▸ **DATA SEGMENT**:
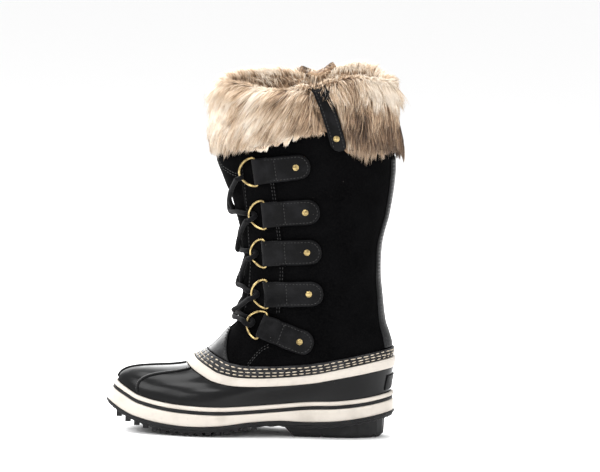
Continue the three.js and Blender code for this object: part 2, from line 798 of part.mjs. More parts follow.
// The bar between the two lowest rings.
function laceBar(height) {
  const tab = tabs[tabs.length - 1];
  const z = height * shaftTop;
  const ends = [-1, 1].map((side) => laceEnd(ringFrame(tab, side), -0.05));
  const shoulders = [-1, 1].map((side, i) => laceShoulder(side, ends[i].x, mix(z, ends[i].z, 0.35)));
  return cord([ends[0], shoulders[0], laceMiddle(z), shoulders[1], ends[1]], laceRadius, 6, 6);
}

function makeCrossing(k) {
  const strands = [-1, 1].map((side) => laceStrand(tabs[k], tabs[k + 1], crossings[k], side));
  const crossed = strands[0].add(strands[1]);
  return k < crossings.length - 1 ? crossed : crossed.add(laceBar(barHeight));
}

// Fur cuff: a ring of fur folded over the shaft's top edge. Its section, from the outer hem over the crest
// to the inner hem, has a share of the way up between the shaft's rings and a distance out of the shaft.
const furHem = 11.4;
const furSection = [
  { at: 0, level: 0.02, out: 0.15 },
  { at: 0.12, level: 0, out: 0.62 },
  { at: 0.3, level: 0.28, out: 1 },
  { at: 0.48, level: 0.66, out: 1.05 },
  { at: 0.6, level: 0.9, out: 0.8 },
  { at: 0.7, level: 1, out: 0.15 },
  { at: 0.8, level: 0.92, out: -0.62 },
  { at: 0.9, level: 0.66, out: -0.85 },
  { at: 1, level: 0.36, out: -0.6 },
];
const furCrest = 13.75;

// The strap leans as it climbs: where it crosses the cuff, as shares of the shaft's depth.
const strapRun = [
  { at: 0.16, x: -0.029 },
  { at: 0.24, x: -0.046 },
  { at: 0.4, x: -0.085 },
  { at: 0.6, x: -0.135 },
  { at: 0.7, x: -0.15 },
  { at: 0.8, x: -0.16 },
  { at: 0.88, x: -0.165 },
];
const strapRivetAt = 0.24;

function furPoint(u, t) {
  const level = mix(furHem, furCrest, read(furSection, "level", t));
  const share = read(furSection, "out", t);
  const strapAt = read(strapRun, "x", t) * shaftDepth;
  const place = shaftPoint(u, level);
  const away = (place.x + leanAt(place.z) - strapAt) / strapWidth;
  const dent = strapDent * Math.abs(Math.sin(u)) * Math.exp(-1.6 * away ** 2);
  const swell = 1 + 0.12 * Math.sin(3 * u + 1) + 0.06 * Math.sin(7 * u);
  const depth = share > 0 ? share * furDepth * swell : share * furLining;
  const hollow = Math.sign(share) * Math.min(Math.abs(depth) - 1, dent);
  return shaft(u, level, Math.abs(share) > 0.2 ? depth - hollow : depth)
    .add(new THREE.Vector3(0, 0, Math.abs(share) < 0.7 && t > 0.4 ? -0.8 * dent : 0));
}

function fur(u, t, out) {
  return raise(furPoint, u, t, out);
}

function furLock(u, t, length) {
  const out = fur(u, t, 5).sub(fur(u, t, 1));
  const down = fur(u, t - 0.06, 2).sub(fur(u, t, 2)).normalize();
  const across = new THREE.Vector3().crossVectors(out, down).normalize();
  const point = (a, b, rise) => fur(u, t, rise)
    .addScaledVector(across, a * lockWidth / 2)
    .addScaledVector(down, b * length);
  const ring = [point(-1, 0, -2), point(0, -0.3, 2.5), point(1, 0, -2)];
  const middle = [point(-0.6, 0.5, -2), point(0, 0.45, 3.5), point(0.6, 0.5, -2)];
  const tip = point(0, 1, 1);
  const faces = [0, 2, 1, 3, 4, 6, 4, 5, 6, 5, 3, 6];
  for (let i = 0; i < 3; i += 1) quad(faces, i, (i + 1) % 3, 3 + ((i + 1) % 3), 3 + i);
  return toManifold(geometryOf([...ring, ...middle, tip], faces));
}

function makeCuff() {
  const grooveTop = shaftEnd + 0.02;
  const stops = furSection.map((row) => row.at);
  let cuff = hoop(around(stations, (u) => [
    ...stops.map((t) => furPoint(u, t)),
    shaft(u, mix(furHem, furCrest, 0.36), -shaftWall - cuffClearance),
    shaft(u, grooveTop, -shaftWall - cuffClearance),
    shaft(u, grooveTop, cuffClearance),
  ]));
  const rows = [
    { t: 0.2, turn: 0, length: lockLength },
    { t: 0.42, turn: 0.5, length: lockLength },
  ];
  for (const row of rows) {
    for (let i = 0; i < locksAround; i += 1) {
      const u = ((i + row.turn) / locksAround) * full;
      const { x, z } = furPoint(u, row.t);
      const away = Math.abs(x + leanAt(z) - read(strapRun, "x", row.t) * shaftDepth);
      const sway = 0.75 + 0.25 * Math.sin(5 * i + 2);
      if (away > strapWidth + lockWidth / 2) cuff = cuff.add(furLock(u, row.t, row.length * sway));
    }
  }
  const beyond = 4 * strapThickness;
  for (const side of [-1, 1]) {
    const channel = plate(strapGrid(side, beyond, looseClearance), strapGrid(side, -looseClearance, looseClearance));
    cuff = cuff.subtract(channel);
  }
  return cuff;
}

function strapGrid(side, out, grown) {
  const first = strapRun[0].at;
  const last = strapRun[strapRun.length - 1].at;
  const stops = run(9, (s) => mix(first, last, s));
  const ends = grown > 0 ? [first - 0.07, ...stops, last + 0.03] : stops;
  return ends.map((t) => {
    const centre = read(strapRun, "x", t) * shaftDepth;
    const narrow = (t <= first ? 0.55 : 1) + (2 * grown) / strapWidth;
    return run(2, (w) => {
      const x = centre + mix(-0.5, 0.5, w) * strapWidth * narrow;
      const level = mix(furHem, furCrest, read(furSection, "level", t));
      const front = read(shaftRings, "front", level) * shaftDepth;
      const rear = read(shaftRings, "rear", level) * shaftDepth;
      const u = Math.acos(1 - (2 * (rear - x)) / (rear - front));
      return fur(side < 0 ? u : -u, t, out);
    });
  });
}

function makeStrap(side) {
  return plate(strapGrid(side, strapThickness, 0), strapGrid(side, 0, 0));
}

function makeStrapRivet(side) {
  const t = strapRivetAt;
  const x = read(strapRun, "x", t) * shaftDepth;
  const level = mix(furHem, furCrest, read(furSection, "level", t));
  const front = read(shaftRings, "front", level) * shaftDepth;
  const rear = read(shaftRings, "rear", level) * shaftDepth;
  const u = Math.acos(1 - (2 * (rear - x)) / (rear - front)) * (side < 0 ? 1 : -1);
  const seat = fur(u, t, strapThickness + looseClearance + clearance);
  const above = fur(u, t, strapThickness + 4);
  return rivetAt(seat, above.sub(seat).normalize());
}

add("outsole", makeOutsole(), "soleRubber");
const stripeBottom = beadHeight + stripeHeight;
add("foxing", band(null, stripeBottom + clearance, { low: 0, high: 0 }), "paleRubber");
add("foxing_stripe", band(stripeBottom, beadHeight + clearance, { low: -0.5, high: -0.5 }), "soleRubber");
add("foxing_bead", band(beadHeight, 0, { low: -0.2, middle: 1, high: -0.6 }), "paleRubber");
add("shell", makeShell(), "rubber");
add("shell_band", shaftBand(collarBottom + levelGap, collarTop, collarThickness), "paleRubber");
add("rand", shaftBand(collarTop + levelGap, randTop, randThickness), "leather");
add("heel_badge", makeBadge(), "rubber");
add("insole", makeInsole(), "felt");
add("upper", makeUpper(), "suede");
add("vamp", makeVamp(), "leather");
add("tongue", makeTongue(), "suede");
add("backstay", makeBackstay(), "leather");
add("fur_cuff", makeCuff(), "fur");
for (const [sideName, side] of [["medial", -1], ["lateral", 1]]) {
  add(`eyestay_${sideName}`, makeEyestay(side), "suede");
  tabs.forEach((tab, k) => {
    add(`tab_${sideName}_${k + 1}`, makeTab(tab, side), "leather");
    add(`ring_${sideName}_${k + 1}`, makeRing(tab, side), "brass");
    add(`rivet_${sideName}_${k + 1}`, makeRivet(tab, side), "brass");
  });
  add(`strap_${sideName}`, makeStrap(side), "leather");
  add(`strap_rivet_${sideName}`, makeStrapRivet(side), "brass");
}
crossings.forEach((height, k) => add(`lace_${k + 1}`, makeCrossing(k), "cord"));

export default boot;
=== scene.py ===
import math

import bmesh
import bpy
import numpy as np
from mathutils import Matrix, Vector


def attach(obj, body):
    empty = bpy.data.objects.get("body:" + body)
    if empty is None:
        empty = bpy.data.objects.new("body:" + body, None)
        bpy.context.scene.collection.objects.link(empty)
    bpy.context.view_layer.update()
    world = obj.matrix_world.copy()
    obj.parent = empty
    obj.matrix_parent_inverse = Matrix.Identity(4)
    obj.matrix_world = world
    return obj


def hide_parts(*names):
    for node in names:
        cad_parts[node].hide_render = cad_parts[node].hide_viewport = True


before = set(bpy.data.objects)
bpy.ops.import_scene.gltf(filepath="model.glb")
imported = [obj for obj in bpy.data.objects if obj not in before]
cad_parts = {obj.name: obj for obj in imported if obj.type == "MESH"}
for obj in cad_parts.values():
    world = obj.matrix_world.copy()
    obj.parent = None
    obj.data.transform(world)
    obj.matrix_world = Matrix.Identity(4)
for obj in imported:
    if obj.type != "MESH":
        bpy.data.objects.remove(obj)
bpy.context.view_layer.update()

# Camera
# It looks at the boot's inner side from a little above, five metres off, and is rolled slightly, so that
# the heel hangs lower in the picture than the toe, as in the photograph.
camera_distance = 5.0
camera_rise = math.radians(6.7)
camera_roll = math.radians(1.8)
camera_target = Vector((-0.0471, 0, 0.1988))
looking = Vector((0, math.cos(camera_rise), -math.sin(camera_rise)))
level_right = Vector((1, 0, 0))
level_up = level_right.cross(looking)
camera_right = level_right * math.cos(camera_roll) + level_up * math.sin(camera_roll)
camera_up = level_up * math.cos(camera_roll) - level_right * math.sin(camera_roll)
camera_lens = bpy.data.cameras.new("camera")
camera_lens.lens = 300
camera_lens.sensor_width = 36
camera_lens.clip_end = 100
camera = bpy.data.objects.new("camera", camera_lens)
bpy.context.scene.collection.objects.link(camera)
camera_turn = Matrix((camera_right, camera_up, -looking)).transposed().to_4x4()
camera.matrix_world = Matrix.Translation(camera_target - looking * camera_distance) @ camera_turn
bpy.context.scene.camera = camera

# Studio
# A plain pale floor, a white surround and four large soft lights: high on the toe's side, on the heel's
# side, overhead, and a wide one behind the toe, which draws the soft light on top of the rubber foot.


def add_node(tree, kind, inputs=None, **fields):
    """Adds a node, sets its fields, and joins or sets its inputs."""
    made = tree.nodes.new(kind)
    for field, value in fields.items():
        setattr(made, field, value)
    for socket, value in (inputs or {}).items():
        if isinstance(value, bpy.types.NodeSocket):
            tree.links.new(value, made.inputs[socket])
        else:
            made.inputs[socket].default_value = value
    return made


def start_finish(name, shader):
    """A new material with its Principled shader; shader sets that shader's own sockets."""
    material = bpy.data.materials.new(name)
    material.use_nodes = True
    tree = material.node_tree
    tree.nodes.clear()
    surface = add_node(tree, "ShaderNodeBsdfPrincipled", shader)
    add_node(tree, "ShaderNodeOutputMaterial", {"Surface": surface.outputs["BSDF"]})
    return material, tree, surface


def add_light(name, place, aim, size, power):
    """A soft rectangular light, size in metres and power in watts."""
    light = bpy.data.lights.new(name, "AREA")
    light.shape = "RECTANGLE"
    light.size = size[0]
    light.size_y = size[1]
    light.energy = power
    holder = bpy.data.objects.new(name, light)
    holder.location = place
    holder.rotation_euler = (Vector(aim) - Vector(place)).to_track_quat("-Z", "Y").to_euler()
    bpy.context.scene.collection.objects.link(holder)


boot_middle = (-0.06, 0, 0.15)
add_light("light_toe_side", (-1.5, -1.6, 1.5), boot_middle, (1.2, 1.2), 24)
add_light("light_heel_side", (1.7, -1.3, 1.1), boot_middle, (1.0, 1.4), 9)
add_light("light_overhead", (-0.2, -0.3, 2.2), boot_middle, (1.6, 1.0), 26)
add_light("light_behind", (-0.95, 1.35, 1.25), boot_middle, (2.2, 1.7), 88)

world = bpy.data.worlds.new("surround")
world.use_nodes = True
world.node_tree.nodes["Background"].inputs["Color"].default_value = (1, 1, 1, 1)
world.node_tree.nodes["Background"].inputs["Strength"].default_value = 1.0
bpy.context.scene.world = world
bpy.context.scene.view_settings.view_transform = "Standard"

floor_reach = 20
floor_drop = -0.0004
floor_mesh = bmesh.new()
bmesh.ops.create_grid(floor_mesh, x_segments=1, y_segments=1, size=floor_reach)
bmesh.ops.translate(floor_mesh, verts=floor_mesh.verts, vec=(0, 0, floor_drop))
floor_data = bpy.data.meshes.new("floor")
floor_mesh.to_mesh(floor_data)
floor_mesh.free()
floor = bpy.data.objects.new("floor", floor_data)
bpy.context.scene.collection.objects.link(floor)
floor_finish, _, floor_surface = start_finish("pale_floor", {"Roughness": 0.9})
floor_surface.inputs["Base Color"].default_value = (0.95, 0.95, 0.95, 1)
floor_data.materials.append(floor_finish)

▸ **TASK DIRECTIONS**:
Return the exact lines from the line with "before = set(bpy.data.objects)" to the line with "return made", inclusive of both, with nothing added.

▸ **OUTPUT FOR THIS EXERCISE**:
before = set(bpy.data.objects)
bpy.ops.import_scene.gltf(filepath="model.glb")
imported = [obj for obj in bpy.data.objects if obj not in before]
cad_parts = {obj.name: obj for obj in imported if obj.type == "MESH"}
for obj in cad_parts.values():
    world = obj.matrix_world.copy()
    obj.parent = None
    obj.data.transform(world)
    obj.matrix_world = Matrix.Identity(4)
for obj in imported:
    if obj.type != "MESH":
        bpy.data.objects.remove(obj)
bpy.context.view_layer.update()

# Camera
# It looks at the boot's inner side from a little above, five metres off, and is rolled slightly, so that
# the heel hangs lower in the picture than the toe, as in the photograph.
camera_distance = 5.0
camera_rise = math.radians(6.7)
camera_roll = math.radians(1.8)
camera_target = Vector((-0.0471, 0, 0.1988))
looking = Vector((0, math.cos(camera_rise), -math.sin(camera_rise)))
level_right = Vector((1, 0, 0))
level_up = level_right.cross(looking)
camera_right = level_right * math.cos(camera_roll) + level_up * math.sin(camera_roll)
camera_up = level_up * math.cos(camera_roll) - level_right * math.sin(camera_roll)
camera_lens = bpy.data.cameras.new("camera")
camera_lens.lens = 300
camera_lens.sensor_width = 36
camera_lens.clip_end = 100
camera = bpy.data.objects.new("camera", camera_lens)
bpy.context.scene.collection.objects.link(camera)
camera_turn = Matrix((camera_right, camera_up, -looking)).transposed().to_4x4()
camera.matrix_world = Matrix.Translation(camera_target - looking * camera_distance) @ camera_turn
bpy.context.scene.camera = camera

# Studio
# A plain pale floor, a white surround and four large soft lights: high on the toe's side, on the heel's
# side, overhead, and a wide one behind the toe, which draws the soft light on top of the rubber foot.


def add_node(tree, kind, inputs=None, **fields):
    """Adds a node, sets its fields, and joins or sets its inputs."""
    made = tree.nodes.new(kind)
    for field, value in fields.items():
        setattr(made, field, value)
    for socket, value in (inputs or {}).items():
        if isinstance(value, bpy.types.NodeSocket):
            tree.links.new(value, made.inputs[socket])
        else:
            made.inputs[socket].default_value = value
    return made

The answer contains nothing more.